With its stone garden, potted flowers and overgrown grass, neighbors said, it used to be a bustling place where at least 10 people lived. Han Seung Koh, the Duka brothers' next-door neighbor, said children and older women were part of the household.
The brothers parked old pickup trucks and junk cars in the driveway and on the street, Koh said.
Once, he complained that one of the cars had been an eyesore in front of his house for two months. Family members, Koh said, explained that they repaired the cars to earn money. Days later, one of the brothers moved the vehicle.
"Our street is a very quiet street," Koh said, "except for that family." The children played soccer in the street and different people streamed in and out of the house. In the summer, Koh heard them praying in front of their home.
One of the brothers loaned Koh his gardening tool to trim his tree. "They always said hello first and waved their hands to us," he said. "They were very nice to us."
A few miles away, neighbors said Shnewer and his family were not so friendly.
"They didn't look our way when they came in and out of the house," said Dorothea Sears, who has lived across the street from Shnewer on Tampa Avenue. "There was no way we could acknowledge them."
Steve Bender, who lives across the street from the split-level house, said: "They didn't talk to anybody. They were very rude."
It looked like several families lived in the house, which is one of the biggest on the block, Bender said. Two or three cabs would be parked outside. Shnewer was a taxicab driver in Philadelphia, according to authorities.
"Cars pulled up [in front of the house] from all over the United States.
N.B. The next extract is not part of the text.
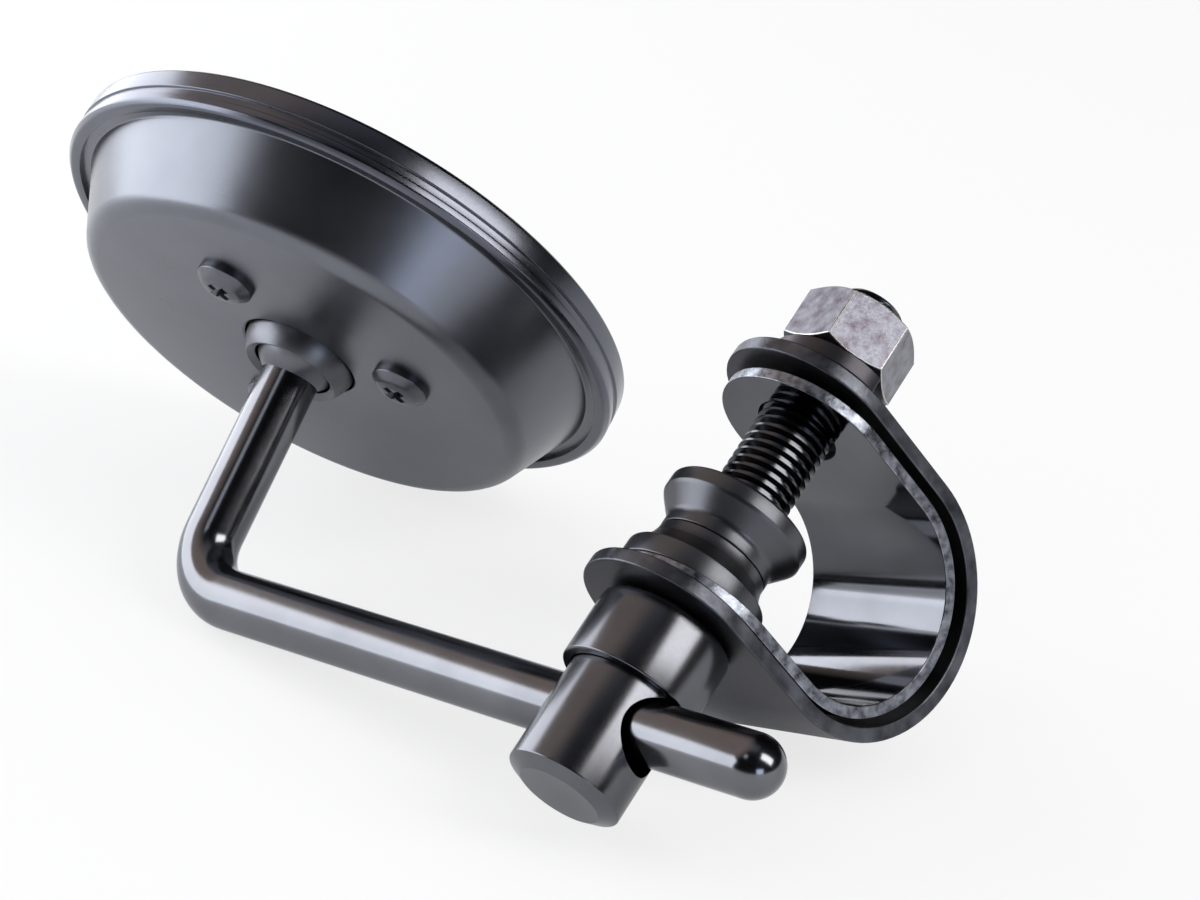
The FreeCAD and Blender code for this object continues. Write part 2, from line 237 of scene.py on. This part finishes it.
eye_place = bolt_place @ turn("Z", EYE_TURN)


def filleted(corners):
    """Profile points from (radius, height[, fillet]) corners, each fillet an arc of a few points."""
    points, arc_steps = [], 5
    for i, corner in enumerate(corners):
        here = Vector(corner[:2])
        if len(corner) < 3:
            points.append(here)
            continue
        back = (Vector(corners[i - 1][:2]) - here).normalized()
        ahead = (Vector(corners[(i + 1) % len(corners)][:2]) - here).normalized()
        half = back.angle(ahead) / 2
        centre = here + (back + ahead).normalized() * corner[2] / math.sin(half)
        start = here + back * corner[2] / math.tan(half) - centre
        end = here + ahead * corner[2] / math.tan(half) - centre
        points += [centre + start.slerp(end, k / arc_steps).normalized() * corner[2]
                   for k in range(arc_steps + 1)]
    return points


def turned(corners, steps=96):
    """Spins a profile about Z. A profile that starts and ends on the axis is left open there."""
    bm = bmesh.new()
    verts = [bm.verts.new((p.x, 0, p.y)) for p in filleted(corners)]
    closed = corners[0][0] > 0 or corners[-1][0] > 0
    pairs = list(zip(verts, verts[1:])) + ([(verts[-1], verts[0])] if closed else [])
    edges = [bm.edges.new(pair) for pair in pairs]
    bmesh.ops.spin(bm, geom=verts + edges, cent=(0, 0, 0), axis=(0, 0, 1), angle=math.tau,
                   steps=steps, use_merge=True)
    bmesh.ops.remove_doubles(bm, verts=bm.verts, dist=0.0005)
    bmesh.ops.recalc_face_normals(bm, faces=bm.faces)
    return bm


def as_object(bm):
    """The bmesh as an object of its own, ready to cut or to stage."""
    mesh = bpy.data.meshes.new("blank")
    bm.to_mesh(mesh)
    bm.free()
    blank = bpy.data.objects.new("blank", mesh)
    bpy.context.collection.objects.link(blank)
    return blank


def carved(bm, cutter):
    """The bmesh with the cutter's space taken out of it."""
    blank, tool = as_object(bm), as_object(cutter)
    cut = blank.modifiers.new("cut", "BOOLEAN")
    cut.operation, cut.solver, cut.object = "DIFFERENCE", "EXACT", tool
    result = bmesh.new()
    result.from_object(blank, bpy.context.evaluated_depsgraph_get())
    for used in (blank, tool):
        bpy.data.objects.remove(used)
    return result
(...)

New York, Delaware, Canada," Bender said. "They would take boxes in and out."
Bender said he noticed police showed up at the house once last year, but he didn't know why.
Bender, who has a son in the military, said he could not believe his neighbor had been arrested in the Ft. Dix plot. "Right across the street, in your own backyard, and this is happening."
Hayasaki reported from New Jersey and Meyer from Washington.